The bigger point that the article misses is that while juror experiences are the best indicator, Maryland has what is probably the least probative voir dire in the country, according to retired Howard County Judge Dennis M. Sweeney. So Maryland personal injury lawyers picking a jury have very limited means to determine juror experiences which leaves most Maryland lawyers making assumptions based on stereotypes that have varying degrees of accuracy depending on the stereotype. Of course, lawyers on both sides of the v are equally handicapped by this minimalist voir dire approach.
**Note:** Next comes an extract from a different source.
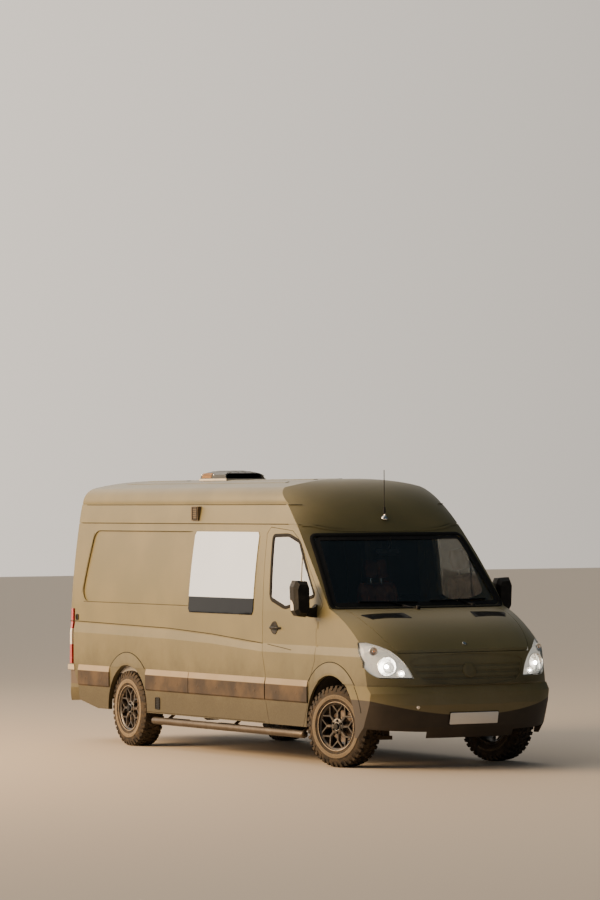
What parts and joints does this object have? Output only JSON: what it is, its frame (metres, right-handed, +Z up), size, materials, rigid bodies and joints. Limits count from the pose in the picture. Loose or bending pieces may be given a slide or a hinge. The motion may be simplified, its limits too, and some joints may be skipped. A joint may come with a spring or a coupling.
{
  "type": "high roof camper van",
  "caption": "Long high roof panel van fitted out as a camper, with opening doors, bonnet and roof vent, turning wheels and steering",
  "frame": {"origin": "on the ground under the middle of the van's box", "axes": "+Z up, the nose faces -Y, the van's left side is +X"},
  "size_m": [2.416, 6.9449, 2.828],
  "materials": {
    "paint": "matte olive green paint",
    "trim": "grained dark plastic, weathered",
    "glass": "tinted glass",
    "lamp": "clear moulded lens",
    "red_lamp": "red moulded lens",
    "chassis_steel": "black chassis paint",
    "cast": "bare casting",
    "tyre": "dusty rubber",
    "rim": "satin black alloy",
    "step_steel": "black tube",
    "cab_plastic": "dark grained cab plastic",
    "seat_cloth": "tan cloth",
    "mattress_cloth": "woven ticking",
    "furniture_wood": "light ply",
    "vent_plastic": "white plastic",
    "smoked_plastic": "smoked plastic",
    "mirror_shell": "black mirror shell",
    "floor_steel": "primed floor steel"
  },
  "bodies": {
    "body": {"body_side_left": "paint", "body_side_right": "paint", "roof_panel": "paint", "sliding_door": "paint", "wing_left": "paint", "wing_right": "paint", "grille": "paint", "front_bumper": "paint", "rear_bumper": "trim", "cowl_panel": "trim", "rub_strips": "trim", "windscreen": "glass", "side_glass": "glass", "headlamps": "lamp", "tail_lamps": "red_lamp", "side_steps": "step_steel", "floor_pan": "floor_steel", "chassis_frame": "chassis_steel", "engine_block": "cast", "front_axle": "chassis_steel", "rear_axle": "chassis_steel", "fuel_tank": "cab_plastic", "exhaust": "cast", "dashboard": "cab_plastic", "seats": "seat_cloth", "galley_unit": "furniture_wood", "bed_platform": "furniture_wood", "mattress": "mattress_cloth", "roof_vent_base": "vent_plastic", "roof_fittings": "cab_plastic"},
    "bonnet": {"bonnet": "paint"},
    "cab_door_left": {"cab_door_left": "paint", "cab_glass_left": "glass", "mirror_left": "mirror_shell", "door_strip_left": "trim"},
    "cab_door_right": {"cab_door_right": "paint", "cab_glass_right": "glass", "mirror_right": "mirror_shell", "door_strip_right": "trim"},
    "rear_door_left": {"rear_door_left": "paint"},
    "rear_door_right": {"rear_door_right": "paint"},
    "roof_vent_lid": {"roof_vent_lid": "smoked_plastic"},
    "steering_wheel": {"steering_wheel": "cab_plastic"},
    "knuckle_left": {"knuckle_left": "cast"},
    "knuckle_right": {"knuckle_right": "cast"},
    "front_wheel_left": {"front_tyre_left": "tyre", "front_rim_left": "rim"},
    "front_wheel_right": {"front_tyre_right": "tyre", "front_rim_right": "rim"},
    "rear_wheel_left": {"rear_tyre_left": "tyre", "rear_rim_left": "rim"},
    "rear_wheel_right": {"rear_tyre_right": "tyre", "rear_rim_right": "rim"}
  },
  "joints": [
    {"name": "steer_left", "type": "hinge", "parent": "body", "child": "knuckle_left", "pos_m": [0.79, -2.4685, 0.3875], "axis": [0, 0, 1], "range_deg": [-52.5, 17.5]},
    {"name": "steer_right", "type": "hinge", "parent": "body", "child": "knuckle_right", "pos_m": [-0.79, -2.4685, 0.3875], "axis": [0, 0, 1], "range_deg": [-52.5, 17.5]},
    {"name": "steering_wheel_turn", "type": "hinge", "parent": "body", "child": "steering_wheel", "pos_m": [-0.42, -1.7125, 1.29], "axis": [0, 0.8192, 0.5736], "range_deg": [-787.5, 262.5]},
    {"name": "front_wheel_left_spin", "type": "hinge", "parent": "knuckle_left", "child": "front_wheel_left", "pos_m": [0.8539, -2.44835, 0.3875], "axis": [0.9537, 0.3007, 0], "continuous": true},
    {"name": "front_wheel_right_spin", "type": "hinge", "parent": "knuckle_right", "child": "front_wheel_right", "pos_m": [-0.8539, -2.48865, 0.3875], "axis": [0.9537, 0.3007, 0], "continuous": true},
    {"name": "rear_wheel_left_spin", "type": "hinge", "parent": "body", "child": "rear_wheel_left", "pos_m": [0.857, 1.8565, 0.3875], "axis": [1, 0, 0], "continuous": true},
    {"name": "rear_wheel_right_spin", "type": "hinge", "parent": "body", "child": "rear_wheel_right", "pos_m": [-0.857, 1.8565, 0.3875], "axis": [1, 0, 0], "continuous": true},
    {"name": "cab_door_left_swing", "type": "hinge", "parent": "body", "child": "cab_door_left", "pos_m": [0.99, -2.3005, 1.2], "axis": [0, 0, -1], "range_deg": [0, 70]},
    {"name": "cab_door_right_swing", "type": "hinge", "parent": "body", "child": "cab_door_right", "pos_m": [-0.99, -2.3005, 1.2], "axis": [0, 0, 1], "range_deg": [0, 70]},
    {"name": "rear_door_left_swing", "type": "hinge", "parent": "body", "child": "rear_door_left", "pos_m": [0.905, 3.3175, 1.5], "axis": [0, 0, -1], "range_deg": [0, 180]},
    {"name": "rear_door_right_swing", "type": "hinge", "parent": "body", "child": "rear_door_right", "pos_m": [-0.905, 3.3175, 1.5], "axis": [0, 0, 1], "range_deg": [0, 180]},
    {"name": "bonnet_lift", "type": "hinge", "parent": "body", "child": "bonnet", "pos_m": [0, -2.4225, 1.515], "axis": [-1, 0, 0], "range_deg": [0, 60]},
    {"name": "roof_vent_lift", "type": "hinge", "parent": "body", "child": "roof_vent_lid", "pos_m": [0, 1.0805, 2.75], "axis": [1, 0, 0], "range_deg": [0, 50]}
  ],
  "couplings": [
    {"joint": "steer_right", "follows": "steer_left", "ratio": 1},
    {"joint": "steering_wheel_turn", "follows": "steer_left", "ratio": 15}
  ]
}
Senator Kirsten Gillibrand is getting heat because before she was elected to Congress in 2006, she spent much of her career as a lawyer working at a mega New York law firm representing the world’s largest cigarette company, Philip Morris. She apparently spends a good bit of time between 1995 to 1999 helping Philip Morris fight the Justice Department’s efforts to get the tobacco company to produce damaging research and other internal documents regarding its knowledge about the health risks of tobacco products.

My first reaction is that you shouldn’t judge people for the clients they represent. I defended drug companies during that same period and while I’m not proud of this, I’m not ashamed either. I’m sure Martin O’Malley is not ashamed of defending criminals. But Dorothy Samuels has a different take on it in the New York Times that I think deserves airing:

Professor Stephen Gillers of New York University Law School, one of the country’s leading legal ethics experts, distinguishes between publicly criticizing lawyers because of the people they represent, which he says he would not do, and how they carry out the representation.

Interesting New York Times article on the correlation between how many questions a lawyer receives from the Supreme Court and the lawyer’s client’s chance of success. I think this general rule is true in any legal argument to a judge: the fewer questions a lawyer is asked, the more likely that lawyer is to prevail. The hardest thing for a lawyer to do – particularly a lawyer who prepared well for the hearing or motion – is to just shut-up and let the judge work for you.

The Wisconsin Court of Appeals found that a judge’s condescending ramblings about a black criminal defendant’s “baby mama” could lead to a reasonable perception that the sentence was based on his race. Specifically, the judge said:

THE COURT: What do you do all day?

THE DEFENDANT: I just stay at home with my daughter and that’s it.